To return to my theme-of-the-week, the Judge Advocates General of all four services (men I do not know since my contemporaries are long since retired), men who have spent 25 years or so practicing law and administering the practice in a military setting, say that the court martial system with some tweaks and modifications can deal with the problem efficiently, fairly and in a manner consistent with accepted principles of justice. Yet, the administration has seen fit to ignore the advice and expertise of these men. Why might that be? Let me suggest that the Administration wants a procedure where there is better chance of achieving the right and desired outcome for these proceeding. A quasi-court martial with all its quaint rules about defined offenses, representation, confrontation, mandatory process to secure witnesses, disclosure of evidence and of exculpatory evidence and procedural and evidentiary rules lacks the element of certainty that I think our government seeks. In their eyes, how much better to proceed by Star Chamber methods.

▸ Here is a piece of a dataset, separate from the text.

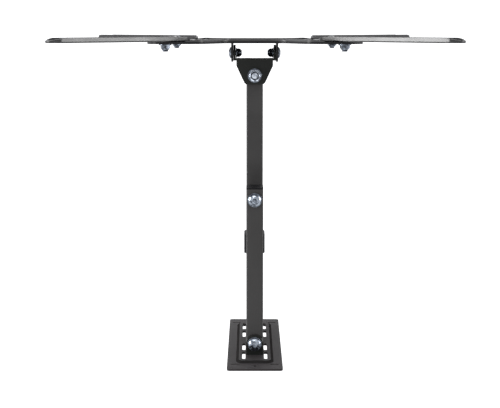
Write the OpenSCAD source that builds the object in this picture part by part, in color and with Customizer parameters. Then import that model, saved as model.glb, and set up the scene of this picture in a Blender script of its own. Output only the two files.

From the beginning of this ill advised adventure I have said that we are going to sacrifice our nations treasure, blood and credibility for no good purpose. Now I see that my government is intent on the sacrifice of the nation’s integrity as well. We deserve better. This is not a narrow fight over semantics and legalities. It is a fight for the nation’s integrity. If we lose this fight then we are no better than our adversaries.

Out of the park. Note to self: buy more popcorn.